Being vulnerable can feel like an emotional game of chicken, wanting the other person to drop his or her guard first, showing us that it’s safe, and telling us that they aren’t going to leave.


Vulnerability means dropping your proverbial weapon and remaining loving even when it’s uncomfortable. It means exposing yourself to hurt by revealing how you actually feel, allowing yourself to be seen, and saying what you want.


Just this morning, my partner and I were packing for a Valentine’s Day road trip. He rented his house for the weekend and we had to be out by 10 am, both of us heading into a day of full work plates. He began acting irritable and short with me, yet he remained capable of lovingly talking to his dog. When he caught himself, he approached me and told me he knew he was being an asshole, but that it should be all right, given that I am often an asshole.


I felt sucker punched, somehow his apology turned into calling me an asshole. We kept packing, then the cleaners arrived and he was just as sweet to them as he was to his dog.


With the image of vulnerability fresh in my mind, when we got in the car I asked myself what vulnerability might actually look like in this situation. I knew what it didn’t look like — mirroring his irritability and acting like a jerk to him (which is also what I instinctually wanted to do).


So I breathed in and remembered step one: revealing how you feel, without using an angry, eye-for-an-eye tone. I told him that my feelings were hurt and why.


Then came step two: saying what you want. I shared that I want us to be kind to each other and not treat each other poorly behind closed doors.


Thankfully, he met my words with softness and love and a genuine apology. Because of my partner’s positive response, I will hopefully remember to be vulnerable again. Even if he is acting out, I can remain loving. Said another way, and so eloquently in a Glue interview, “Only one of us is allowed to be an asshole at a time.”

Only One Asshole

Vulnerability comes down to making a choice and deciding to open to love. So many of us avoid true connection when the outcome is uncertain (and love is always uncertain). It’s hard to allow someone to truly see us and connect with us, without any guarantee of how we will be perceived… it’s downright scary.


In long-term partnership vulnerability may look slightly different than when dating but it’s still a factor. “A relationship is only as intimate as it is transparent.” Honesty is vulnerable, and even long-term couples talk about how hard it is to work towards honesty.


Once we are comfortable in long-term relationship we may quickly display easier feelings of anger and irritation when upset, rather than express the often more tender feelings that lie beneath the anger, such as disappointment or sadness.
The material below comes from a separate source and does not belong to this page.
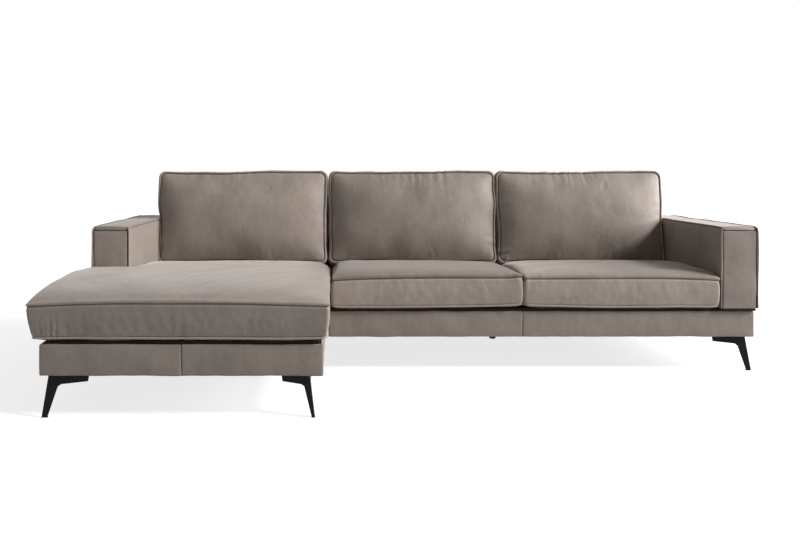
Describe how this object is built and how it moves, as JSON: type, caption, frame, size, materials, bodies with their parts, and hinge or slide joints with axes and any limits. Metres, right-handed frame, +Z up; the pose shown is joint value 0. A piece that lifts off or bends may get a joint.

In dating, lack of vulnerability can take on the form of avoiding intimacy altogether by a subtle and innocent game of smoke and mirrors. We may pull the attention away from ourselves by pointing to a “shiny object,” such as other friends or activities, or anything that allows us to disconnect from deeper emotions.


Years ago, while on a trip to San Francisco with someone I was dating, I planned an array of distractions, scheduling visits with everyone I had ever known in the area — a college friend I hadn’t seen in 15 years, old roommates, cousins — instead of allowing the trip to unfold intimately with him. Finally, he called me out on it, explaining he wasn’t interested in running around the city meeting all of these people. I realized, much too late, that I wanted to control how he saw me and impress him through all the people who loved me, rather than allowing him to simply see and experience me.


Emotional exposure is about sharing who we really are and feeling feelings that aren’t always comfortable. We live in a thinking culture. We spend time figuring things out in our heads before we give ourselves a chance to feel, expecting that we can avoid discomfort by making things black or white. As Brown explains, vulnerability is about uncertainty and about being seen.


When I think back to my vulnerability in relationship in the past and compare where I am today, I am grateful that I have found the confidence to simply be myself with a partner. The simplest version of vulnerability is to show up, tell the truth, and let go of the outcome.


One thought on “What Vulnerability in Relationship Looks Like

  1. Insightful and interesting. I especially like

    Once we are comfortable in long-term relationship we may quickly display easier feelings of anger and irritation when upset, rather than express the often more tender feelings that lie beneath the anger, such as disappointment or sadness.